# Getting the muffler deleted on Friday!! Good choice?!



## Merc6 (Jun 8, 2013)

KY.JellyRS said:


> I'm guessing the muffler can be welded back on if I think it sounds too ricey, right?


Yes or a better one that doesn't look so hideous from behind. That's what I plan on doing. Muffler and a tip cutout.


----------



## 170-3tree (Nov 4, 2014)

I love the sound of the muffler delete for the price. It got a little raspy when cold but otherwise sounded very euro. It isn't aggressive, but sounds good for sure. Not a Honda by any means.


----------



## KY.JellyRS (Aug 14, 2015)

Nice! That's what I'm hoping for! I was alittle nervous but I guess I haven't heard too many negative comments bout doing the mod! I'll let you guys know what I think tomorrow sometime 


Sent from AutoGuide.com Free App


----------



## cdb09007 (Aug 7, 2013)

Silly question; I was looking into this for a cheap/easy mod for some extra nice noise....will this mess with emissions at all?


----------



## MP81 (Jul 20, 2015)

cdb09007 said:


> Silly question; I was looking into this for a cheap/easy mod for some extra nice noise....will this mess with emissions at all?
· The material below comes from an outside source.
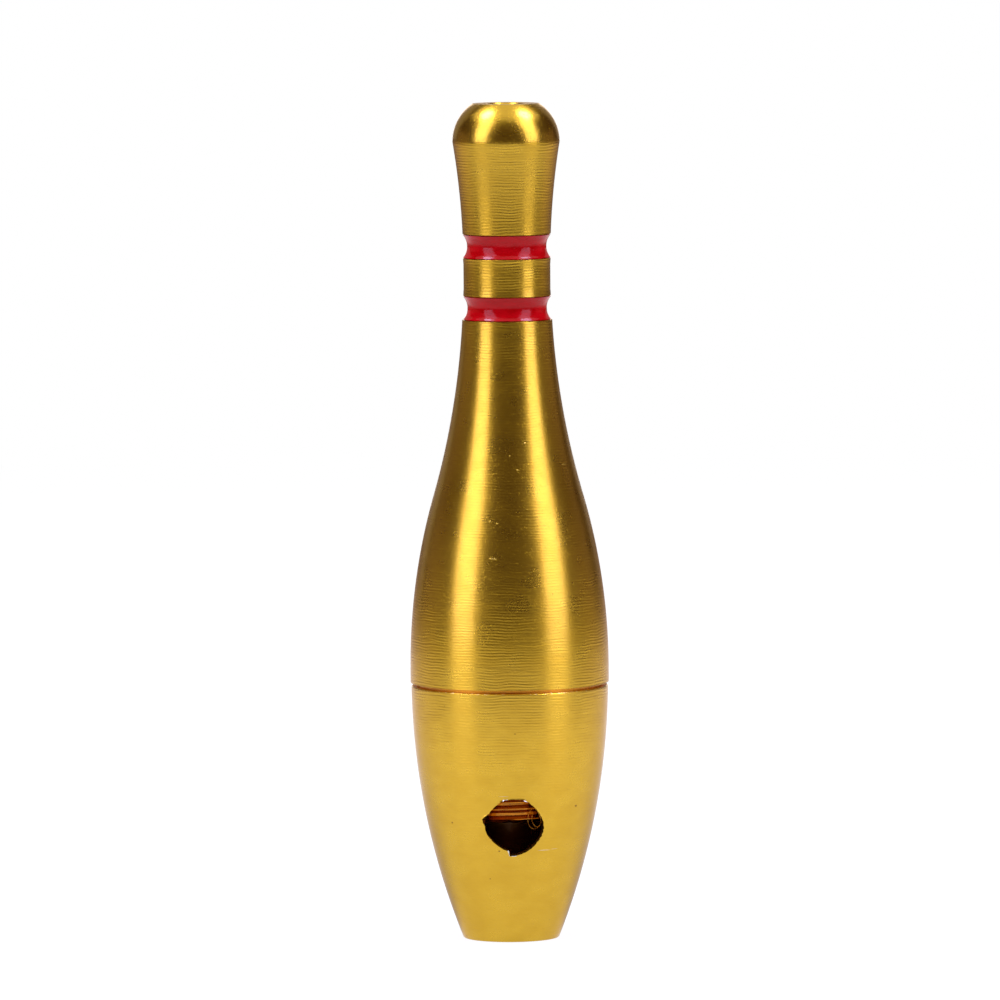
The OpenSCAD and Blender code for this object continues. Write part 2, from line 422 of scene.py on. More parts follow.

It shouldn't, the muffler doesn't do anything for emissions - just controls noise.

If it gets too raspy, a resonator would help calm some of that down, as well.


----------



## Vetterin (Mar 27, 2011)

Just remember that a certan amount of backpressure is a good thing.


----------



## brian v (Dec 25, 2011)

Hey don't tell these Goof Balls ..I want to read how the Intake is messed up ......................


----------



## GOODBYNAAIR (Nov 5, 2015)

Vetterin said:


> Just remember that a certain amount of backpressure is a good thing.
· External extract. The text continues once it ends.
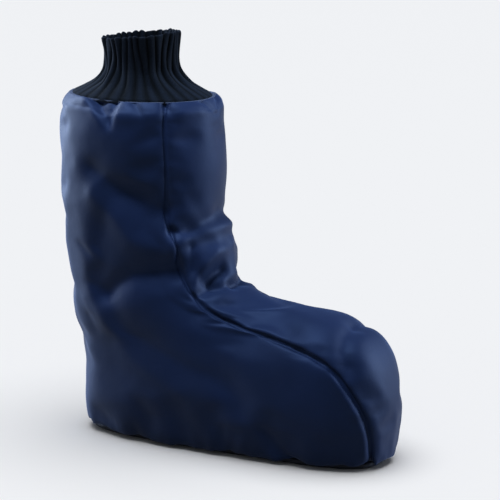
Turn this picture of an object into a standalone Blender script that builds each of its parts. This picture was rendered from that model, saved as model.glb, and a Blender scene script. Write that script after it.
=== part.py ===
"""Padded slip-on boot: a filled fabric upper, a soft sole, an insole and a ribbed knit cuff.

Metres, +Z up, toe towards +X. The origin is on the floor, halfway along the foot,
in the plane that the boot's two sides mirror each other in.
"""

import math
from collections import namedtuple

import bmesh
import bpy
import numpy as np

# Foot
FOOT_LENGTH = 0.309  # heel to toe
TOE_HEIGHT = 0.132  # floor to the top of the toe box
BALL_WIDTH = 0.118  # widest part of the foot
PINCH_PLACE = 0.200  # where the instep draws in most, ahead of the heel
PINCH_REACH = 0.060  # how far along the foot it draws in

# Shaft
SHAFT_DEPTH = 0.160  # front to back
SHAFT_WIDTH = 0.120  # side to side
SHAFT_CENTRE = 0.0535  # ahead of the heel
ANKLE_HEIGHT = 0.226  # where the shaft leaves the instep
SHAFT_HEIGHT = 0.318  # floor to the cuff seam

# Padded wall and its sewn seams
PADDING = 0.012
SEAM_DEPTH = 0.0026
SEAM_HALF_WIDTH = 0.0045
SEAM_STRIP_SHARE = 0.33  # a valley takes no more than this share of the front strip's half width

# Sole and insole
SOLE_THICKNESS = 0.007
SOLE_EDGE_TUCK = 0.0065  # how far the sole's edge rolls in, down at the floor
INSOLE_THICKNESS = 0.004
INSOLE_CLEARANCE = 0.0012

# Ribbed knit cuff
CUFF_HEIGHT = 0.052
CUFF_NECK_DEPTH = 0.070  # front to back
CUFF_NECK_WIDTH = 0.065  # side to side
CUFF_BASE_INSET = 0.001  # from the edge of the upper
KNIT_THICKNESS = 0.0026
RIB_COUNT = 32
RIB_HEIGHT = 0.0017

# Rounded edge of the insole: shares of its thickness, inwards and upwards
INSOLE_EDGE = [(0.3, 0.0), (0.0, 0.3), (0.0, 0.8), (0.4, 1.0)]

# Sewn pieces lie this far apart
JOINT_GAP = 0.0003

# Faceting
STRIP_COLUMNS = 5  # front centre line to the front seam
SIDE_COLUMNS = 14  # front seam to the back seam
PLAN_COLUMNS = 24  # half of the sole's outline
STEPS_PER_SECTION = 2
OUTLINE_SAMPLES = 361  # half a turn, before the columns are spaced along it
RIB_COLUMNS = 4
ROUNDING_STEPS = 4
NORMAL_SMOOTHING = 3  # passes, which keep the lining free of kinks
SHARP_EDGE = math.radians(75)  # the rims, but not the sewn valleys

# One section of the boot: a flat closed outline that runs right round it, tilted about Y,
# from a point on the back centre line to a point on the front centre line.
#   back, front            along X
#   back_rise, front_rise  along Z
#   crown                  how far the front centre line stands above the flat of the section
#   width                  side to side
#   widest                 where it is widest, as a share of the way from back to front
#   toe_square             2 is an ellipse and more is squarer, ahead of the widest place
#   heel_square            the same, behind it
#   seam                   the front seam's place, in degrees round from the front centre
#   pinch                  the share that the instep draws in
#   wall                   the share of the padding's full thickness
Section = namedtuple(
    "Section",
    "back back_rise front front_rise crown width widest toe_square heel_square seam pinch wall",
)

# Sole seam to the top of the toe box.
# Shares of FOOT_LENGTH along, TOE_HEIGHT up and BALL_WIDTH across. In every table the
# crown is a share of TOE_HEIGHT.
TOE_BOX = [
    Section(0.006, 0.000, 0.971, 0.000, 0.000, 0.71, 0.64, 3.1, 3.4, 17, 0.00, 0.45),
    Section(-0.016, 0.088, 0.990, 0.103, 0.000, 0.87, 0.64, 3.1, 3.2, 23, 0.00, 0.80),
    Section(-0.021, 0.264, 1.000, 0.327, 0.000, 0.95, 0.64, 3.1, 3.0, 31, 0.00, 1.00),
    Section(-0.023, 0.430, 0.993, 0.560, 0.000, 0.98, 0.63, 3.0, 2.8, 43, 0.03, 1.00),
    Section(-0.033, 0.570, 0.966, 0.750, 0.015, 1.00, 0.61, 2.9, 2.6, 52, 0.10, 1.00),
    Section(-0.045, 0.690, 0.912, 0.875, 0.035, 1.00, 0.57, 2.6, 2.4, 62, 0.20, 1.00),
    Section(-0.055, 0.810, 0.828, 0.935, 0.060, 1.00, 0.50, 2.3, 2.3, 66, 0.28, 1.00),
]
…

If this is a 1.4t witch I think all the rs cars are right? you can go straight pipe back and still be ok on backprssure because the turbo will always make some. Plus if he still has his cat thats the most restrictive piece in the hole exhaust. Delete that muffler!


----------



## RIXSTER (Apr 13, 2015)

Mine has been straight piped just after the resonator (and have CAI), sounds just right !! DO IT...


----------



## Rockhead (Jul 10, 2014)

Post a video after its done. I'm sure all of us would like to hear how it sounds.


----------



## CruzeRS253 (May 9, 2015)

^^What he said. Definitely would want to hear how it sounds.


----------



## mccullkh (Mar 24, 2015)

I'm looking to do this myself once spring hits, so please include pics/vid and any extra info you can


----------



## NCHEVYHEVN (Aug 5, 2012)

I originally did the muffler delete on my Cruze and the sound is great.

Here is a link of what mine used to sound like:
https://www.youtube.com/watch?v=93aZSkCes0w

Then I did a downpipe and midpipe and it sounds even better:
https://www.youtube.com/watch?v=S8kmEDSCQvQ


----------



## CruzeRS253 (May 9, 2015)

Sounds good with the down/mid pipe bro!:goodjob:


----------